Sabermetrics and Improving Statcast
The last area I had a chance to work on is what I would broadly characterize as baseball-facing work. Working with our in-house baseball researchers, I helped to automate some of our anomaly detection reporting, taking previously-manual Excel work and re-writing it in SQL and Python. Parts of this work involved the fitting and evaluation of mixed effect logistic regression models. These models were new to me at the time and interesting to learn about. Other ad-hoc requests in this domain would come on occasion, usually involving some sort of data analysis regarding Statcast data on the relationships between pitch speed, type, and location and the outcome of a pitch or plate appearance.
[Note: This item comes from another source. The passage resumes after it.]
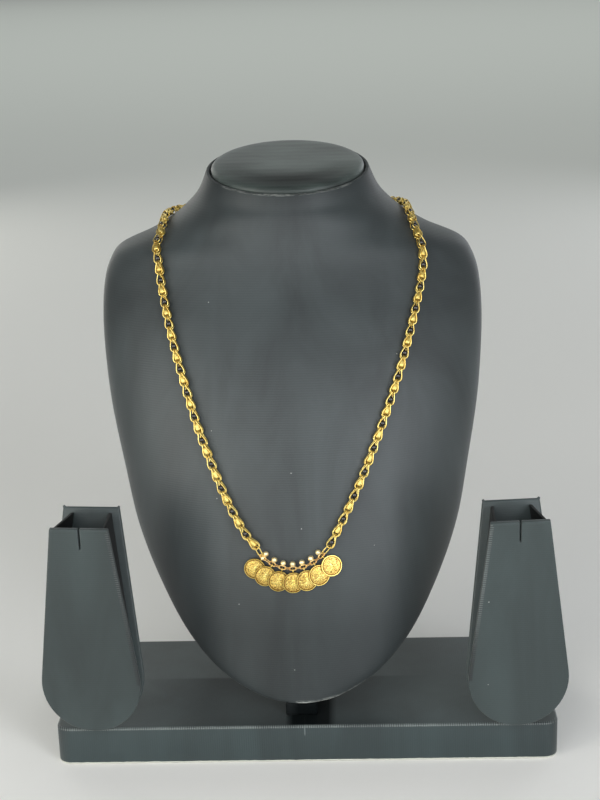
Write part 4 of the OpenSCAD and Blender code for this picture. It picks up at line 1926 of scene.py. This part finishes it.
@dataclass
class CoinFan:
    """The fan of coins on their connectors, with the small rings that join them."""

    coin: StruckCoin = field(default_factory=StruckCoin)
    link: SlottedLink = field(default_factory=SlottedLink)
    fan_x: float = -5.9
    fan_z: float = 130.8
    coin_lift: float = 1.6
    shingle: float = 9.0
    connector_r: float = 23.4
    connector_lift: float = 2.2
    clearance: float = 0.12
    aim_step: float = 2.0
    chain_wire_d: float = 0.76
    jump_wire_d: float = 0.7
    jump_turn: float = 36.0
    left_turn: float = 44.0
    jump_rise: float = 0.55
    jump_half_d: float = 2.1
    jump_out: float = 0.25
    jump_inset: float = 0.94

    def front_normal(self, x: float, z: float) -> Point:
        """Returns the bust's outward direction at a place seen from the front."""
        return BUST.normal(self.front_angle(x, z), z)

    def front_angle(self, x: float, z: float) -> float:
        """Returns the bust's angle at a place seen from the front."""
        return math.degrees(math.asin((x - BUST.centre_x(z)) / BUST.row(z)[1]))

    def front_point(self, x: float, z: float, lift: float) -> Point:
        """Returns the point that lies a lift off the bust at a place."""
        return BUST.skin(self.front_angle(x, z), z) + self.front_normal(x, z) * lift

    def fan_axes(self, r: float, turn: float, lift: float) -> Axes:
        """Gives the axes of a place in the fan.

        Args:
            r: distance from the fan's centre.
            turn: degrees from straight down.
            lift: distance off the bust.

        Returns:
            The axes, with local Z towards the fan's centre.
        """
        a = math.radians(turn)
        x, z = self.fan_x + r * math.sin(a), self.fan_z - r * math.cos(a)
        here = self.front_point(x, z, lift)
        inner_r = r - self.aim_step
        inner = self.front_point(self.fan_x + inner_r * math.sin(a),
                                 self.fan_z - inner_r * math.cos(a), lift)
        return Axes.along(here, inner - here, self.front_normal(x, z))

    def connector_axes(self, i: int) -> Axes:
        """Returns the axes of connector i, counted from zero."""
        return self.fan_axes(self.connector_r, UNIT_ROWS[i][0], self.connector_lift)

    def coin_axes(self, i: int) -> Axes:
        """Hangs a coin on its connector, turned as it lies in the fan.

        Args:
            i: the coin's number, from zero.

        Returns:
            The axes at the coin's middle.
        """
        here = self.fan_axes(UNIT_ROWS[i][2], UNIT_ROWS[i][1], self.coin_lift)
        held = self.connector_axes(i)
        reach = self.link.wire_d / math.sqrt(2)
        drop = (self.coin.loop_wire_d / 2 + reach + self.clearance - self.link.height / 2
                - self.coin.loop_r)
        hang = held.origin + held.z * drop
        away = hang - here.origin
        out = self.front_normal(here.origin[0], here.origin[2])
        middle = hang - unit(away) * (self.coin.diameter / 2 + self.coin.loop_rise)
        return Axes.along(middle, away, out)

    def jump_ring(self, route: ChainRoute, i: int, side: Side, turn: float,
                  gold: Material) -> None:
        """Bends the oval ring that hangs one end of the fan on its chain.

        Args:
            route: the chain's route.
            i: the connector that it holds.
            side: the side of the stand.
            turn: degrees that the ring is turned about its length.
            gold: its finish.
        """
        inset = side.value * (self.link.width / 2 - self.jump_inset)
        low = self.connector_axes(i).world((inset, 0, 0))
        arch_z = ChainSide.arch_z
        rise = (self.chain_wire_d + self.jump_wire_d) / 2 + self.clearance + self.jump_rise
        high = route.link_axes(0).world((0, -self.jump_out, arch_z + rise))
        axes = Axes.along((low + high) / 2, high - low, route.normal_at(0))
        length = float(np.linalg.norm(high - low))
        half = length / 2 - self.jump_half_d
        path = []
        for end in (1, -1):
            for k in range(9):
                a = math.radians(-90 + 22.5 * k)
                path.append((0.0, end * self.jump_half_d * math.sin(a),
                             end * (half + self.jump_half_d * math.cos(a))))
        ring = wire_loop(f"jump_ring_{side.word}_wire", path, self.jump_wire_d, steps=1, sides=2)
        ring.data.transform(axes.matrix(turn=turn))
        smooth(ring, angle=60)
        dress(ring, gold, Slot.GOLD, f"jump_ring_{side.word}")

    def build(self, coin_gold: Material, field_gold: Material,
              bead_gold: Material, link_gold: Material,
              gold: Material, left: ChainRoute, right: ChainRoute) -> None:
        """Builds the coins, the connectors and the rings of the fan.

        Args:
            coin_gold: finish of the coins' raised parts.
            field_gold: finish of their sunk field.
            bead_gold: finish of the balls.
            link_gold: finish of the slotted links and the rings between them.
            gold: finish of the other gold pieces.
            left: route of the left chain.
            right: route of the right chain.
        """
        coin = self.coin.model()
        link = self.link.model()
        first = self.link.model(low_ball=True)
        for i in range(len(UNIT_ROWS)):
            struck = placed_copy(coin, self.coin_axes(i).matrix(turn=self.shingle),
                                 f"coin_{i + 1}_struck")
            dress(struck, coin_gold, Slot.GOLD, f"coin_{i + 1}", second=field_gold)
            held = placed_copy(link if i else first, self.connector_axes(i).matrix(),
                               f"connector_{i + 1}_wire")
            dress(held, link_gold, Slot.GOLD, f"connector_{i + 1}", second=bead_gold)
        for i in range(len(UNIT_ROWS) - 1):
            ring = node_copy(f"joint_ring_{i + 1}", f"joint_ring_{i + 1}_wire")
            smooth(ring, angle=60)
            dress(ring, link_gold, Slot.GOLD, f"joint_ring_{i + 1}")
        for model in (coin, link, first):
            bpy.data.objects.remove(model)
        self.jump_ring(left, 0, Side.LEFT, self.left_turn, gold)
        self.jump_ring(right, len(UNIT_ROWS) - 1, Side.RIGHT, -self.jump_turn, gold)


@dataclass
class Clasp:
    """The plain hook and its two rings behind the neck."""

    nodes: tuple[str, ...] = ("clasp_ring_left", "clasp_ring_right", "clasp_hook")

    def build(self, gold: Material) -> None:
        """Smooths the clasp's pieces.

        Args:
            gold: their finish.
        """
        for node in self.nodes:
            piece = node_copy(node, node + "_wire")
            smooth(piece, angle=50)
            dress(piece, gold, Slot.GOLD, node)


@dataclass
class Studio:
    """The pale floor, the soft lights and the camera at the photograph's place."""

    target_mm: Triple = (2.05, -ORIGIN_Y, 211.66)
    distance_mm: float = 820.0
    elevation: float = 17.0
    azimuth: float = -1.9
    roll: float = -1.7
    lens_mm: float = 70.96
    sensor_mm: float = 36.0
    far_m: float = 60.0
    floor_m: float = 30.0
    floor_drop_mm: float = 0.05
    warm: str = "#fdfcf6"
    cool: str = "#f6f9ff"
    air_tone: str = "#f2f4f6"
    air_strength: float = 0.17

    def camera(self) -> None:
        """Places the camera by its target, distance and three angles."""
        e, a, r = (math.radians(v) for v in (self.elevation, self.azimuth, self.roll))
        look = Vector((math.sin(a) * math.cos(e), math.cos(a) * math.cos(e), -math.sin(e)))
        level = Vector((math.cos(a), -math.sin(a), 0))
        upright = level.cross(look)
        right = math.cos(r) * level + math.sin(r) * upright
        up = -math.sin(r) * level + math.cos(r) * upright
        place = (Vector(self.target_mm) - self.distance_mm * look) * MM
        data = bpy.data.cameras.new("photo_camera")
        data.sensor_fit = "VERTICAL"
        data.sensor_height = self.sensor_mm
        data.lens = self.lens_mm
        data.clip_end = self.far_m
        camera = bpy.data.objects.new("photo_camera", data)
        turn = Matrix((right, up, -look)).transposed().to_4x4()
        camera.matrix_world = Matrix.Translation(place) @ turn
        bpy.context.scene.collection.objects.link(camera)
        bpy.context.scene.camera = camera

    def floor(self, paint: Material) -> None:
        """Lays the floor under the stand.

        Args:
            paint: the floor's finish.
        """
        deselect()
        bpy.ops.mesh.primitive_plane_add(size=self.floor_m)
        floor = set_at(latest("studio_floor"), (0.0, 0.0, -self.floor_drop_mm))
        floor.data.materials.append(paint)

    def light(self, name: str, place: Triple, aim: tuple[float, ...],
              size: tuple[float, float], power: float, tone: str) -> None:
        """Hangs one softbox.

        Args:
            name: the light's name.
            place: its place in metres.
            aim: the place that it faces.
            size: its width and height in metres.
            power: its power in watts.
            tone: its colour.
        """
        data = bpy.data.lights.new(name, "AREA")
        data.shape = "RECTANGLE"
        data.size, data.size_y = size
        data.energy = power
        data.color = linear(tone)[:3]
        box = bpy.data.objects.new(name, data)
        box.location = place
        box.rotation_euler = (Vector(aim) - Vector(place)).to_track_quat("-Z", "Y").to_euler()
        bpy.context.scene.collection.objects.link(box)

    def build(self, paint: Material) -> None:
        """Builds the floor, the lights, the surrounding light and the camera.

        Args:
            paint: the floor's finish.
        """
        self.floor(paint)
        standing = (0.0, 0.0, 0.66)
        strip = (0.65, 1.3)
        low = (0.95, 0.22)
        rows = [
            # name, place, what it faces, width and height, watts, colour
            ("left", (-1.18, -0.93, 0.66), standing, strip, 13.5, self.warm),
            ("front_right", (0.84, -1.24, 0.66), standing, strip, 16.0, self.cool),
            ("right", (1.49, -0.13, 0.66), standing, strip, 1.5, self.warm),
            ("front", (-0.27, -1.54, 1.07), (0.0, 0.0, 0.17), (1.2, 1.2), 10.5, "#fbfdff"),
            ("low_left", (-1.1, -0.8, 0.125), (0.0, 0.0, 0.125), low, 0.7, self.warm),
            ("low_right", (1.0, -0.9, 0.125), (0.0, 0.0, 0.125), low, 0.9, self.cool),
            ("front_left", (-0.55, -1.3, 0.2), (-0.06, 0.0, 0.14), (0.3, 0.3), 2.6, self.warm),
            ("rear", (0.0, 6.0, 2.3), (0.0, 6.0, 0.0), (9.0, 8.0), 110.0, "#f4fff9"),
            ("far_front", (0.0, -7.5, 2.3), (0.0, -7.5, 0.0), (11.0, 8.0), 45.0, "#fdfdfb"),
            ("rear_left", (-1.1, 1.5, 0.6), (0.0, 0.0, 0.3), strip, 5.0, self.warm),
            ("rear_right", (1.1, 1.5, 0.6), (0.0, 0.0, 0.3), strip, 5.0, self.cool)]
        for name, place, aim, size, power, tone in rows:
            self.light("softbox_" + name, place, aim, size, power, tone)
        world = bpy.data.worlds.new("studio_air")
        world.use_nodes = True
        air = world.node_tree.nodes["Background"]
        air.inputs["Color"].default_value = linear(self.air_tone)
        air.inputs["Strength"].default_value = self.air_strength
        bpy.context.scene.world = world
        bpy.context.scene.view_settings.view_transform = "Standard"
        self.camera()


def main() -> None:
    """Builds every sub-assembly in order, dresses it and sets up the studio."""
    logging.basicConfig(level=logging.INFO, format="%(message)s")
    # Flat on the boards, so even and slightly blue-green black
    level_ribs = RibbedLeatherette("leatherette_level_ribs", dark="#202929",
                                   light="#313c3c").make()
    # Stretched over the boards' inner edges, with pale level ticks of painted highlight that
    # fade lower down
    level_fold_highlight = RibbedLeatherette(
        "leatherette_level_fold", dark="#1d2324", light="#505756", roughness=0.45,
        rib_depth_mm=0.07, rib_tone=0.4, grain_mm=0.9, ramp_low=0.72, ramp_high=1.2,
        fade_mm=(55.0, 95.0)).make()
    # Drawn over the form, so softly streaked, with the rim rubbed pale, painted shade under the
    # rim, on the shoulders and at the foot, and a painted highlight on the lowest edge
    bust_cover = RibbedLeatherette("leatherette_bust_cover", scuffs_and_highlight=True,
                                  marked_shade=True).make()
    # Stuffed tight and handled, so shinier; painted paler, in soft level blotches, for its
    # reflections, with painted shade down its side
    pad_cover = RibbedLeatherette(
        "leatherette_pad_cover", dark="#222827", light="#4b5551", roughness=0.4,
        streak_mm=16.0, streak_stretch=(0.22, 1.0, 1.0), marked_shade=True).make()
    # Pasted flat, so even, with one pale crease, a painted shadow under the bust and a pale
    # ragged edge of lining paper along the bottom
    base_cover = RibbedLeatherette(
        "leatherette_base_cover", axis=RibAxis.ACROSS, dark="#1b2627", light="#2a3738",
        paper_below_mm=1.4, crease_mm=(-0.9, -0.6, 17.5, 22.0),
        shade_mm=(-3.0, 8.0, -81.0, -25.0)).make()
    # Stretched over the base's upper edges, with pale ticks of painted highlight
    base_fold_highlight = RibbedLeatherette(
        "leatherette_base_fold", axis=RibAxis.ACROSS, dark="#1f2627", light="#5c6462",
        roughness=0.45, rib_depth_mm=0.07, rib_tone=0.4, grain_mm=0.9, ramp_low=0.66,
        ramp_high=1.2).make()
    # Folded away from the light, and painted nearly black, without shine, as painted shade
    gusset_cover = RibbedLeatherette(
        "leatherette_gusset", dark="#060808", light="#101313", roughness=0.7,
        shine=0.12).make()
    # Pasted on the block under the bust, and painted dark and dull as painted shade, deepest on
    # its right
    shaded_cover = RibbedLeatherette(
        "leatherette_shaded_block", dark="#0e1213", light="#181d1e", roughness=0.6,
        shine=0.15, shade_mm=(0.0, 20.0, -80.0, 0.0)).make()
    # Drawn wire, so bright along each bend
    chain_gold = PolishedGold("plated_gold_wire").make()
    # Cast balls, so even with a broad soft highlight, and painted pale for their whitish
    # highlights
    bead_gold = PolishedGold("plated_gold_balls", bright="#fff0c4", deep="#fbe3a4",
                             roughness=0.45).make()
    # Soldered wire, so a little redder than the rest
    link_gold = PolishedGold("plated_gold_slotted_links", bright="#eecb86", deep="#d6a062",
                             roughness=0.3).make()
    # Rolled and fluted sheet, so softer and a little greener
    barrel_gold = PolishedGold("plated_gold_barrels", bright="#e2cd7c", deep="#d4b45e",
                               roughness=0.42).make()
    # Struck relief, so bright on its heights, with brown patina at its feet and painted shade on
    # its edge
    coin_gold = PolishedGold("plated_gold_struck", bright="#e8d27c", deep="#dfc060",
                             roughness=0.28, patina=True, dent_mm=0.35,
                             dent_depth_mm=0.02).make()
    # The sunk ground round the relief, so dark and mottled, which makes the relief stand out
    field_gold = PolishedGold("plated_gold_sunk_field", bright="#e6c46c", deep="#724b22",
                              roughness=0.36, plating_mm=0.8, dent_mm=0.35,
                              dent_depth_mm=0.06).make()
    # Wound from the rod and fire-polished, so near black with a small hard highlight
    glass = BlackGlass("wound_black_glass").make()
    left = ChainRoute(LEFT_ROUTE)
    right = ChainRoute(RIGHT_ROUTE)
    StandBase().build(base_cover, base_fold_highlight, shaded_cover)
    BustShell().build(bust_cover, pad_cover)
    for side in Side:
        EarringHolder(side).build(level_ribs, level_fold_highlight, gusset_cover)
    ChainSide(Side.LEFT, left, first_bead=1).build(chain_gold, barrel_gold, glass)
    ChainSide(Side.RIGHT, right, first_bead=0).build(chain_gold, barrel_gold, glass)
    CoinFan().build(coin_gold, field_gold, bead_gold, link_gold, chain_gold, left, right)
    Clasp().build(chain_gold)
    # Rolled on, so even and matt, with a faint orange peel
    paint = MattePaint("pale_floor_paint").make()
    Studio().build(paint)


if __name__ == "__main__":
    main()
To wrap this up, here are the top pieces of advice I would offer somebody entering their first data science job:
Most tasks don’t require machine learning. Penalized (LASSO or Ridge) logistic regression and ordinary least squares with simple feature engineering will usually do the trick.
Some tasks do necessitate machine learning. Whenever you fit a simple model, try a random forest or GBM alongside it just to be sure you aren’t oversimplifying the problem with a linear model.
Knowing the difference between a #1 and a #2 problem is a crucial part of real-world data science. This is part of understanding your client’s needs and your problem domain.
Data science is more than just building models; most of the work happens before the model is trained. You will spend hours retrieving, joining, aggregating, sanity-checking, and exploring your data.
Real world data is full of surprises. Distributions change over time, features are sparse, and variables don’t always mean what you think they do. Always profile your data to avoid mistakes early on.